A personal Lenten reflection on (of) hope
Then (God) said to (Ezekiel), “Prophesy to these bones, ‘O dry bones, hear the word of the Lord. I will cause breath to enter you, and you shall live. I will lay sinews on you, and will cause flesh to come upon you, and cover you with skin, and put breath in you, and you shall live; and you shall know that I am the Lord’” (Ezekiel 37.4-6)
Jesus cried with a loud voice, “Lazarus, come out!” The dead man came out (John 11.43b-44a)
At 70, one becomes wise. (At least, one knows more how to pretend to be wise!)
One aspect of my wisdom, my awareness of reality, is my mortality. One day, I will die. Yet I also perceive that my dying is not limited to the end of my earthly existence.
In the strictest sense, dying begins when living begins. Birth inherently signals the inevitability of death. And, in the act of living, there are “little deaths” or what Karl Rahner called “dying in installments.” Whatever, and the list in endless, makes for suffering and loss, sorrow and pain of flesh or spirit:
Deaths of loved ones
Tribulations of peoples elsewhere and everywhere
A critical issue is how to respond to these inescapable elements of existence. My choices?
I can protest, crying out in anger.
I can despair, in stoic, silent resignation.
I can cling cynically to all that has not been taken from me. Yet.
I can accept, even with uneasy ambivalence, the assaults and insults of existence, and, in that acceptance, perceive a possibility of resurrection to new life.
By “new life”, I don’t mean a “better” life of blissful forgetfulness of all past pain, an end to all threat of harm or loss, and fulfillment of all dreams. This would be nice, but impossible. By “new life”, I mean a “fuller” life of growth in my grasp of meaning (the sense of things) and mystery (the nonsense of things, literally, that which is beyond the reach of my reason) of myself, others, and existence itself.
And, in my wisdom, one thing is necessary to behold new life within everything that assaults and insults our human experience. Hope. Not wishful thinking or, worse, delusional naïveté that sees things that are not there. Hope is a radically counter-intuitive expectation, which, refusing to absolutize the present, will not believe that all that can be seen is all that is. Hope can see, within the here and now of the present, the horizon of possibility.
By hope, Ezekiel stood amid a valley of dry bones and prophesied new life. By hope, Jesus stood before a tomb of death and called forth new life.
Daily I…we die by installments. How we choose to respond is a matter of life and death. Dare I…we, do I…we hope?
© 2023 PRA
Illustrations: Ezekiel and Dry Bones & Raising of Lazarus
 Karl Rahner, SJ (1904-1984), German Jesuit priest and theologian
2 thoughts on “Dying and Living”
Thank you Paul!! Thank you for the clarity that We are closer to dying every day from the day we are born. I truly appreciate how you laid it out. Sometimes I think I try to get the most out of each day because I know I am one day closer to my death here on this earth. I’m saving this one!!

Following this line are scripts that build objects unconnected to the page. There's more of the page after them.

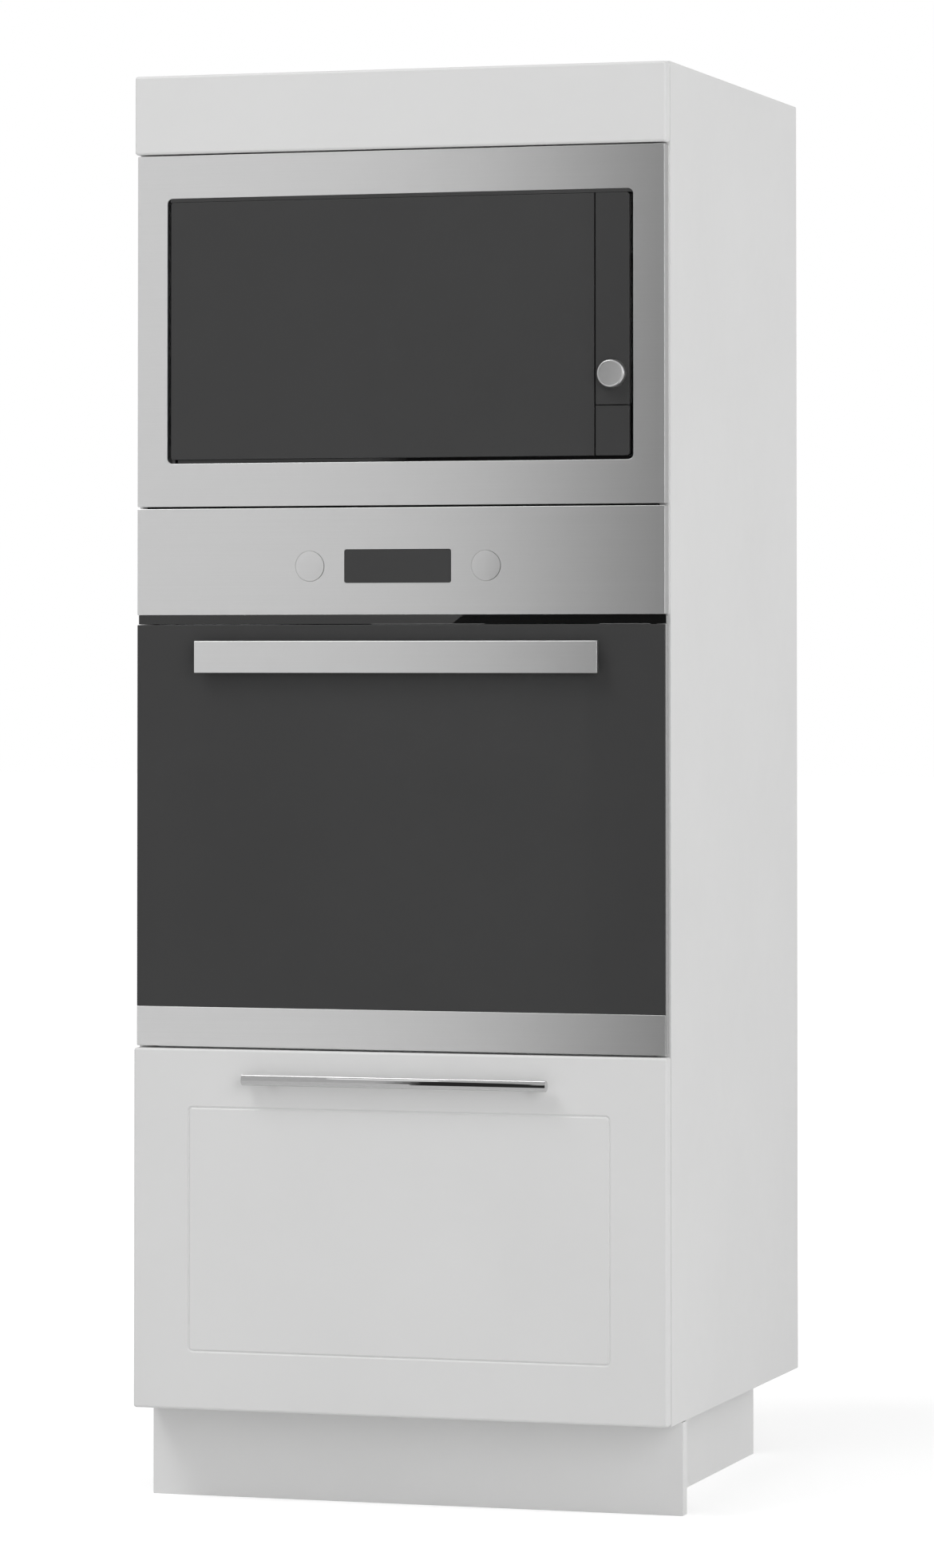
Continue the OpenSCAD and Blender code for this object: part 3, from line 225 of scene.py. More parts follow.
def dark_glass(name, colour):
    """Glass printed black behind: a deep even colour under a satin and a thin clear shine."""
    mat, nodes, links, shader, coords = new_material(name)
    mottle(nodes, links, shader, noise(nodes, links, coords, 5.0), colour, 0.03)
    wipe = noise(nodes, links, coords, 14.0, (1, 1, 3))
    links.new(spread(nodes, links, wipe, 0.28, 0.32), shader.inputs["Roughness"])
    shader.inputs["Specular IOR Level"].default_value = 0.07
    shader.inputs["Coat Weight"].default_value = 0.06
    shader.inputs["Coat Roughness"].default_value = 0.04
    return mat


def clear_glass(name, colour):
    """Clear pane with a trace of haze."""
    mat, nodes, links, shader, coords = new_material(name)
    haze = noise(nodes, links, coords, 9.0)
    links.new(spread(nodes, links, haze, 0.0, 0.03), shader.inputs["Roughness"])
    links.new(tint(nodes, links, haze, shade(colour, 0.99), colour), shader.inputs["Base Color"])
    shader.inputs["Transmission Weight"].default_value = 1.0
    shader.inputs["IOR"].default_value = 1.5
    return mat


def heat_stained(name):
    """A steel tube that the heat has browned unevenly."""
    mat, nodes, links, shader, coords = new_material(name)
    stain = noise(nodes, links, coords, 25.0)
    links.new(tint(nodes, links, stain, (0.10, 0.075, 0.06), (0.26, 0.2, 0.16)), shader.inputs["Base Color"])
    links.new(spread(nodes, links, stain, 0.42, 0.6), shader.inputs["Roughness"])
    shader.inputs["Metallic"].default_value = 0.7
    bump(nodes, links, shader, noise(nodes, links, coords, 900.0), 0.2, 0.02 * MM)
    return mat


WHITE = (0.68, 0.68, 0.678)
STEEL = (0.62, 0.62, 0.62)
LOOKS = {
    "front_lacquer": painted("lacquer", WHITE, 0.42, 900.0, 0.012),
    "carcass_board": painted("melamine", WHITE, 0.5, 1400.0, 0.02),
    "plinth_board": painted("plinth_lacquer", (0.72, 0.72, 0.718), 0.5, 900.0, 0.015),
    "drawer_board": painted("drawer_melamine", (0.7, 0.7, 0.69), 0.5, 1400.0, 0.02),
    "steel_face": brushed("brushed_steel"),
    "handle_steel": brushed("handle_steel"),
    "knob_steel": brushed("knob_steel"),
    "bright_chrome": polished("chrome", STEEL),
    "zinc_steel": galvanised("galvanised", (0.62, 0.64, 0.65)),
    "enamel_dark": enamel("enamel", (0.045, 0.045, 0.05), (0.2, 0.2, 0.21), 0.18),
    "cavity_paint": enamel("cavity_paint", (0.58, 0.59, 0.6), (0.38, 0.39, 0.4), 0.3),
    "heater_steel": heat_stained("heater_tube"),
    "black_glass": dark_glass("black_glass", (0.049, 0.049, 0.0492)),
    "clear_glass": clear_glass("clear_glass", (0.93, 0.97, 0.96)),
    "black_gloss": high_gloss("black_gloss", (0.007, 0.007, 0.007), 0.8),
    "dark_plastic": painted("dark_plastic", (0.03, 0.03, 0.031), 0.5, 1500.0, 0.03),
    "leg_plastic": painted("leg_plastic", (0.025, 0.025, 0.025), 0.55, 1300.0, 0.04),
    "pale_plastic": painted("pale_plastic", (0.72, 0.72, 0.7), 0.45, 1300.0, 0.02),
    # Black rubber, its colour also darkened so that the strip in the gap between the appliances shows as
    # painted shade
    "seal_rubber": painted("seal_rubber", (0.006, 0.006, 0.006), 0.75, 1100.0, 0.04, 0.15),
}


def dress(obj, slot):
    obj.data.materials.clear()
    obj.data.materials.append(LOOKS[slot])


def true_normals(obj):
    """Keeps the large faces flat where rounded edges meet them."""
    step = obj.modifiers.new("normals", "WEIGHTED_NORMAL")
    step.mode = "FACE_AREA"
    step.weight = 100
    step.keep_sharp = True


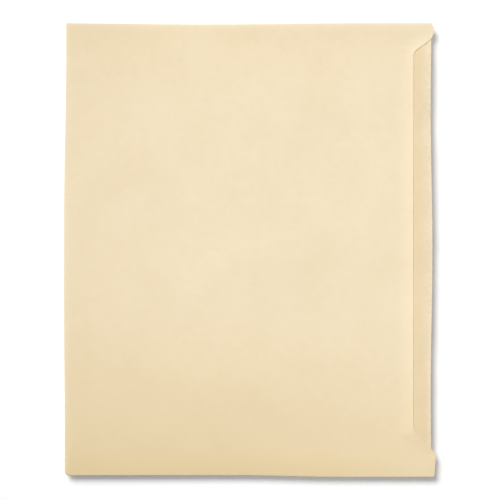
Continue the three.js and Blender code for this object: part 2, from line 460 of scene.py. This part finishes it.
def closed_sheet(name, middle, thickness=card, wear=0.0):
    """A closed sheet about a grid of middle points. Its rim has the second material."""
    rows, columns = middle.shape[:2]
    normal = np.cross(np.gradient(middle, axis=0), np.gradient(middle, axis=1))
    normal /= np.linalg.norm(normal, axis=-1, keepdims=True)
    upper = middle + normal * thickness / 2
    lower = middle - normal * thickness / 2
    top = np.arange(rows * columns).reshape(rows, columns)
    under = top + rows * columns
    faces = quads(top[:-1, :-1], top[1:, :-1], top[1:, 1:], top[:-1, 1:])
    faces += quads(under[:-1, :-1], under[:-1, 1:], under[1:, 1:], under[1:, :-1])
    flat_count = len(faces)
    faces += quads(top[:-1, 0], under[:-1, 0], under[1:, 0], top[1:, 0])
    faces += quads(top[:-1, -1], top[1:, -1], under[1:, -1], under[:-1, -1])
    faces += quads(top[0, :-1], top[0, 1:], under[0, 1:], under[0, :-1])
    faces += quads(top[-1, :-1], under[-1, :-1], under[-1, 1:], top[-1, 1:])
    mesh = bpy.data.meshes.new(name)
    mesh.from_pydata(np.concatenate([upper.reshape(-1, 3), lower.reshape(-1, 3)]), [], faces)
    on_rim = np.arange(len(faces)) >= flat_count
    mesh.polygons.foreach_set("material_index", on_rim.astype(np.int32))
    mesh.shade_smooth()
    mesh.set_sharp_from_angle(angle=sharp_angle)
    # Wear at creases and edges, and on the tab's edge a painted highlight as well, kept as one attribute
    worn = np.broadcast_to(wear, (rows, columns)).reshape(-1)
    attribute = mesh.attributes.new("crease_wear", "FLOAT", "POINT")
    attribute.data.foreach_set("value", np.tile(worn, 2).astype(np.float32))
    piece = bpy.data.objects.new(name, mesh)
    bpy.context.scene.collection.objects.link(piece)
    return piece


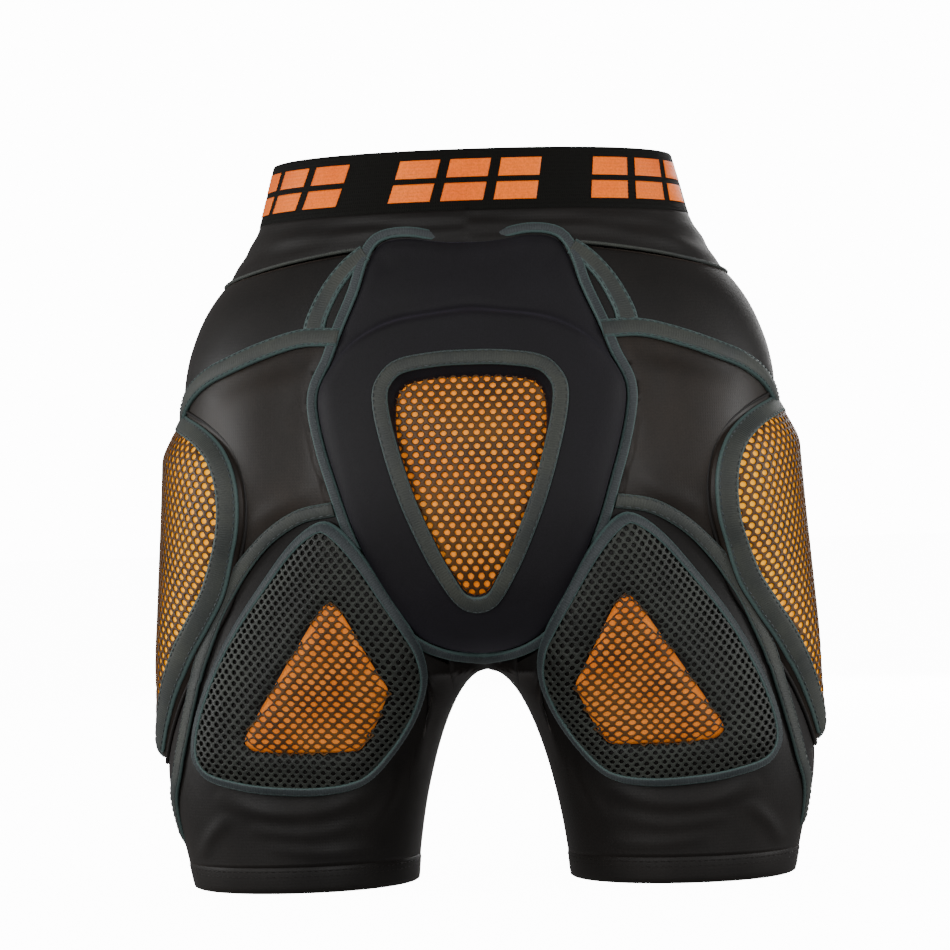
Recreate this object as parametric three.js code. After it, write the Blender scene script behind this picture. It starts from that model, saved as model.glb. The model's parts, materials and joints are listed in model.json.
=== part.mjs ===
// Padded impact shorts for skiing and snowboarding: a stretch fabric shell on an elastic
// waistband, with foam pads over the tailbone, both hips and the backs of both thighs.
// Millimetres, +Z up. The seat side faces -Y, and the wearer's right leg is on +X.
import * as THREE from "three";
import { mergeVertices } from "three/addons/utils/BufferGeometryUtils.js";

const { lerp, clamp, smoothstep } = THREE.MathUtils;

// ---- driving dimensions ----
const LET_OUT = 1.03; // every width below is let out by this
const WAIST_TOP = 441;
const BAND_BOTTOM = 403;
const YOKE_BOTTOM = 388;
const CROTCH = 129;
const HEM_TOP = 17;
const HEM_GAP = 46; // half the gap between the legs at the hems
const ARCH_POWER = 1.4; // how full the arch between the legs is
const INSEAM_ROUND = 66; // how far the cloth takes to close towards the inseam
const PIVOT = { y: -15, z: 250 }; // the axis of both leg hinges, along X
const PELVIS_REACH = 120; // pelvis cloth in front of and below the pivot stays inside this radius
const LEG_REACH = 124; // leg cloth there stays outside this one
const GUSSET = 20; // half the width of the crotch gusset
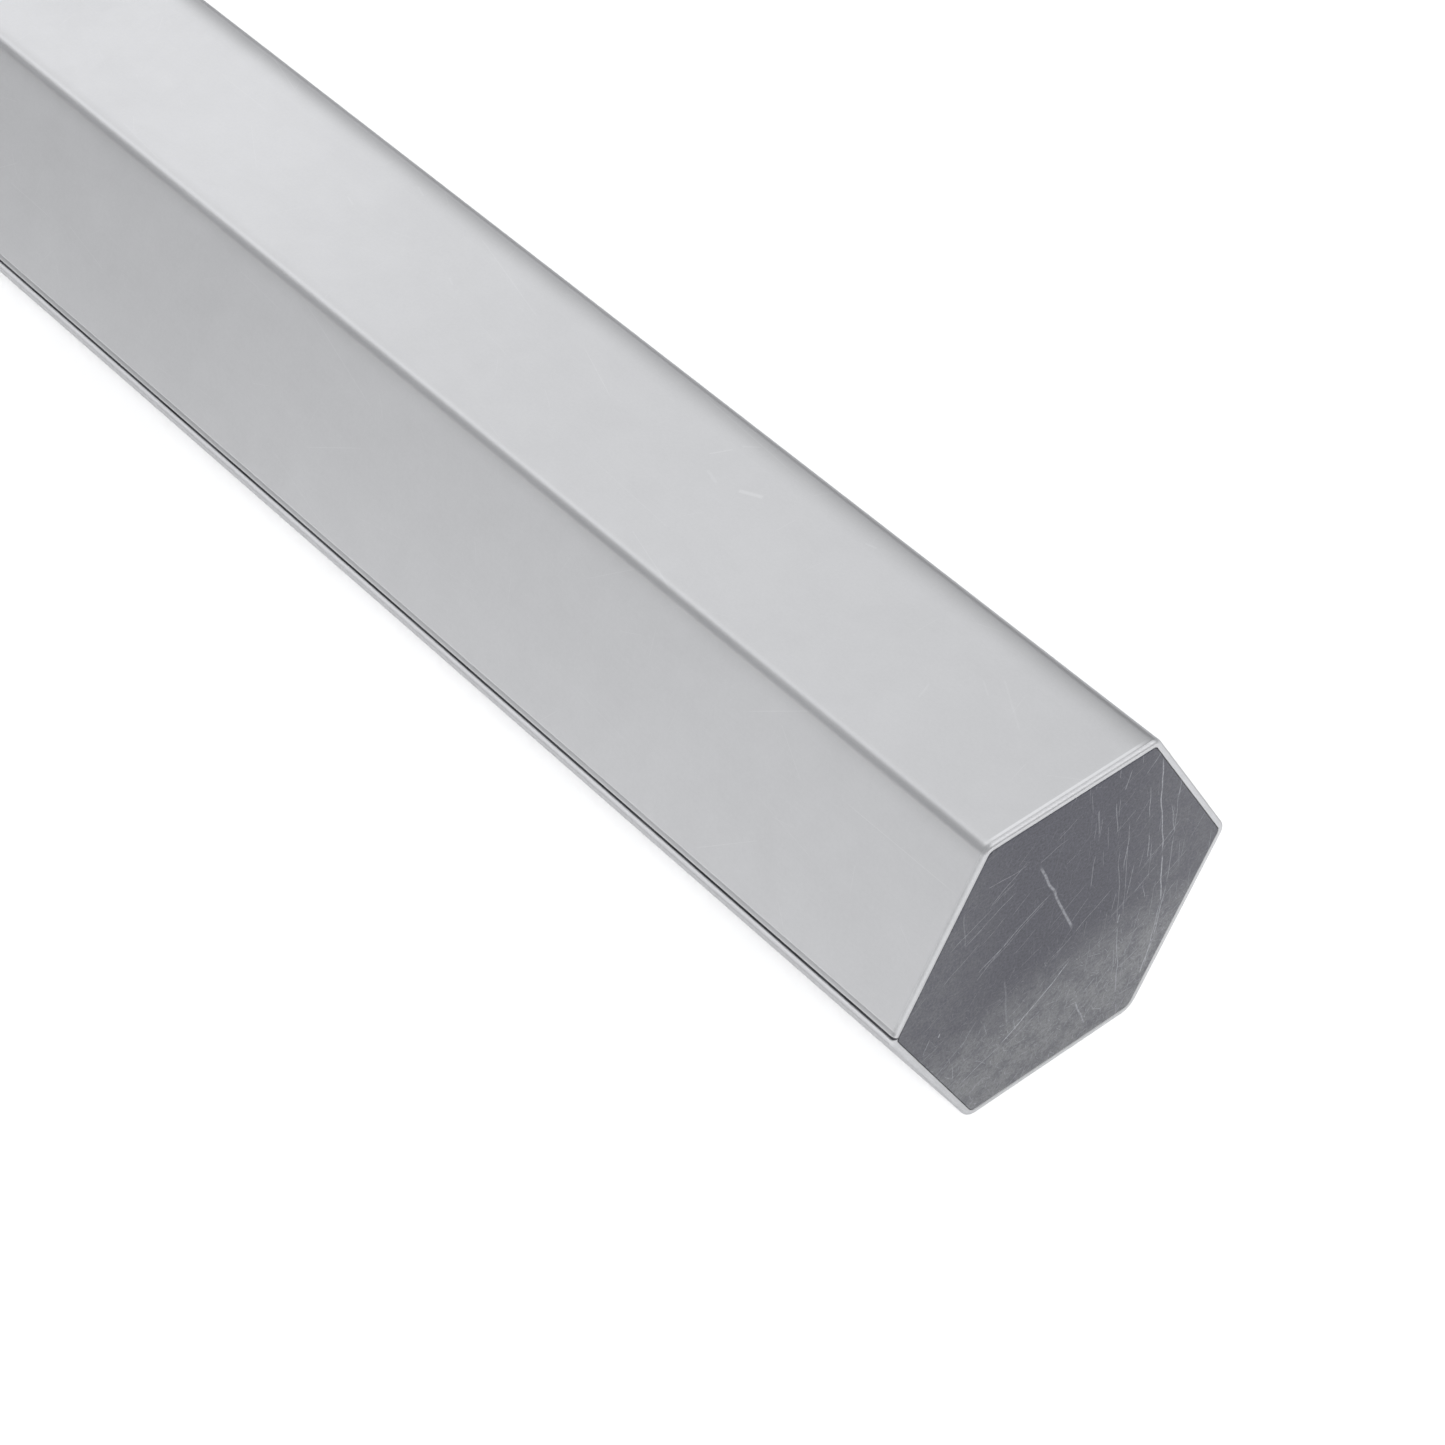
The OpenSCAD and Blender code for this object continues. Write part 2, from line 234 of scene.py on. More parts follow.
def build_shell():
    profile = shell_profile()
    girth = girths(hexagon(FLATS, SHELL_RADII))
    loops = []
    for u, inset, rim in profile:
        groove = SEAM_DEEP if inset < SEAM_INSET else 0.0
        points = hexagon(FLATS, SHELL_RADII, inset, groove)
        if inset < RIM_DEEP and not rim and DIP_FROM_MOUTH < u < LENGTH - DIP_FROM_END:
            moved = []
            for (y, z), s in zip(points, girth):
                dip = DIP + DIP_CHANGE * noise.noise(Vector((u / DIP_ALONG, s / DIP_ROUND, DIP_PATTERN)))
                reach = math.hypot(y, z)
                moved.append((y * (1 - dip / reach), z * (1 - dip / reach)))
            points = moved
        loops.append(place(X_MOUTH + u * MM, points))
    shell = solid("shell_skin", loops, 50, cyclic=True)
    finish_shell(shell.data, profile, girth)
    return shell


def finish_shell(mesh, profile, girth):
    """Where each face corner lies on the flat sheet and its painted bend shading, and each face's finish.
    """
    n = len(girth) - 1
    lay = mesh.attributes.new("lay", "FLOAT_VECTOR", "CORNER")
    bend_shading = painted_bend_shading(SHELL_RADII)
    for poly in mesh.polygons:
        around = [mesh.loops[i].vertex_index % n for i in poly.loop_indices]
        along = [mesh.loops[i].vertex_index // n for i in poly.loop_indices]
        wraps = max(around) - min(around) > 1
        for i, j, k in zip(poly.loop_indices, around, along):
            s = girth[-1] if wraps and j == 0 else girth[j]
            lay.data[i].vector = (profile[k][0], s, bend_shading[j])
        in_seam = all(SEAM_BED[0] <= j <= SEAM_BED[1] for j in around)
        if in_seam and max(profile[k][1] for k in along) < SEAM_INSET:
            poly.material_index = SEAM_SLOT
        elif all(profile[k][2] for k in along):
            poly.material_index = RIM_SLOT


# ---------------------------------------------------------------- end plate


def build_end_plate():
    flats = FLATS - 2 * WALL
    radii = [2.6, 2.8, 3.2, 3.0, 3.0, 4.0]
    gap, soft, recess = 0.05, 0.28, 0.03
    back, front = X_END - PLATE * MM, X_END - recess * MM
    rows = [(back, 0.4), (back + 0.4 * MM, gap), (front - soft * MM, gap)]
    rows += [(front - soft * MM * (1 - math.sin(t)), gap + soft * (1 - math.cos(t))) for t in quarter(4)]
    rows += [(front, 1.2), (front, 8.0), (front, 20.0), (front, 34.0)]
    return solid("end_disc", [place(x, hexagon(flats, radii, inset)) for x, inset in rows], 50)


# ---------------------------------------------------------------- liner


def build_liner():
    outer = FLATS - 2 * WALL
    inner = outer - 2 * LINER_WALL
    plate = X_END - PLATE * MM
    neck = X_MOUTH + RING * MM
    sharp_bend, soft_bend = [2.0] * 6, [8.0] * 6
    loops = [place(plate, hexagon(outer, sharp_bend, 0.5)),
             place(plate - 0.5 * MM, hexagon(outer, sharp_bend, 0.02)),
             place(neck + 0.4 * MM, hexagon(outer, sharp_bend, 0.02)),
             place(neck + 0.02 * MM, hexagon(outer, sharp_bend, 0.4))]

    def ring(u, r):
        return place(X_MOUTH + u * MM, hexagon(outer, sharp_bend, radial=r))

    # the neck: out to the mouth against the ring, and back in along its own opening
    loops += [ring(12.02, 38.0), ring(11.0, 37.97), ring(0.9, 37.97), ring(0.25, 37.7),
              ring(0.0, 37.1), ring(0.0, 35.4), ring(0.25, 34.6), ring(0.9, 34.1), ring(2.0, 34.0),
              ring(10.0, 34.0), ring(16.6, 34.0), ring(17.6, 34.4), ring(18.0, 35.2)]
    # the bag inside, from its shoulder to its rounded bottom
    shoulder, rounding = 19.4, 3
    inside = [(18.0, 1.6), (18.4, 0.5), (shoulder, 0.0)]
    bottom = (plate - X_MOUTH) / MM - LINER_WALL
    inside += [(shoulder + (bottom - rounding - shoulder) * i / 12, 0.0) for i in range(1, 12)]
    inside += [(bottom - rounding + rounding * math.sin(t), rounding * (1 - math.cos(t)))
               for t in [0.0] + quarter(5)]
    inside.append((bottom, 20))
    loops += [place(X_MOUTH + u * MM, hexagon(inner, soft_bend, inset)) for u, inset in inside]
    return solid("liner_bag", loops, 50)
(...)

Loretta, I often — every day and a number of times a day — think about my dying. This has been true for me for a number of years. I am not entirely sure why I reflect on death so frequently.
In one sense, my focus on death is realistic (for death happens to all of us and, as Jan Hoffman used to say, “No one gets out of life alive” and “Once you’re born, you’re done for!”). In another sense, as one who for long has been aware and, over time, has grown comfortable with his inner shadow-self, his dark side, my contemplation of death and dying is an expression of my native, inherent morbidity.
Of what I am certain is that I do not desire to die. However, I am aware that immortality (and, here, I mean living forever in the flesh) is not possible. So, I seek to make peace with death and, all the while, praying that it doesn’t come too soon and that when it comes, I will still be in and of my right mind.